Why This Book is Different
There are great books about innovation, creativity, and strategy, but, these activities must originate from foresight to be effective. It is critical to make the right kinds of innovations and develop the right kind of plans—and this only happens if you have foresight. That is what this book speaks to.
Unlike traditional methods, the foresight method is agile in recognizing emerging opportunities and adapting to capitalize on them. It offers a blueprint to organize, collaborate, and execute to win the markets of the future, and to keep your team focused only on the most highly promising opportunities. The foresight method is totally about results, not creating reams of paper plans that sit on a shelf and are out of date by the time they are printed. Agile teams, projects, and objectives are needed to deal with the volatile, uncertain, chaotic, ambiguous (VUCA) business world of today.
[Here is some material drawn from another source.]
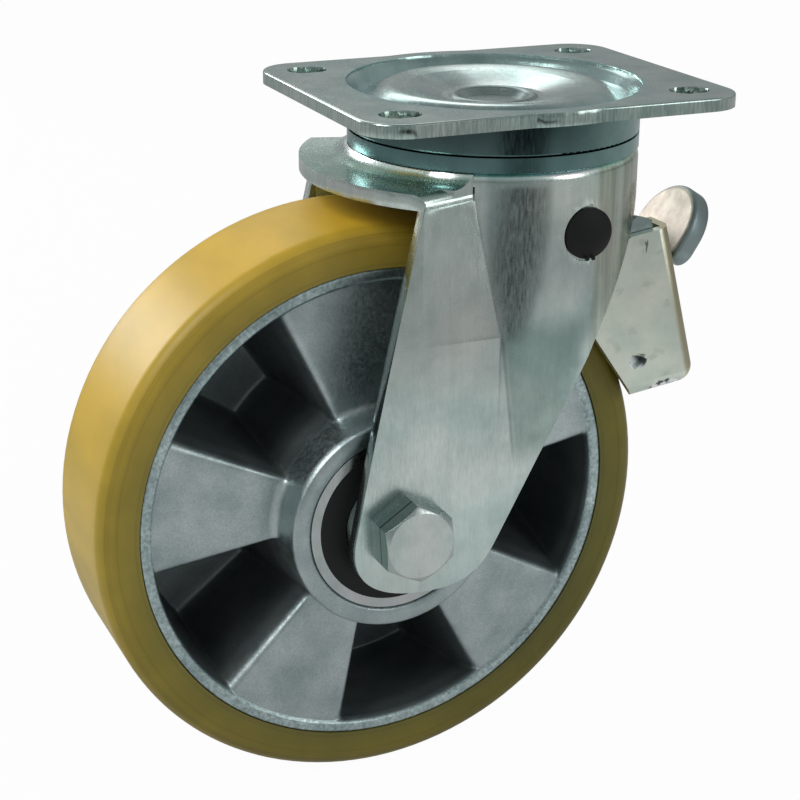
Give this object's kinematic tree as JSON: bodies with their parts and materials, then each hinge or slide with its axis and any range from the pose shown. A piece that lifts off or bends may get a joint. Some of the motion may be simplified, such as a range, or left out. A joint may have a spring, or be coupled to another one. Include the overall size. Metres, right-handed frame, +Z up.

The ideas in this book will not be readily accepted by many businesspeople, especially those who have internally-focused responsibilities such as finance, administration, legal, accounting, HR, operations, etc. It will thus be important for you to take time to get others onboard, and to respond to their concerns. They are typically most concerned with: risk of financial loss, change in general, loss of focus, and pressure for short-term results.
You will need to persuade them that it is equally risky not to innovate, and that you agree with them that it is important to reduce risk. But assure them that your intention is to do just that, by methodically screening the best quality ideas and testing them. Regarding your time, effort, and focus, you will need to negotiate an arrangement with leadership, and communicate regularly about results of your work to maintain momentum.
Innovation isn’t for the faint of heart, and you can’t do it alone. This book will give you practical ideas to be a driver of innovation in your organization, and to encourage others to join your efforts. So, let’s get started!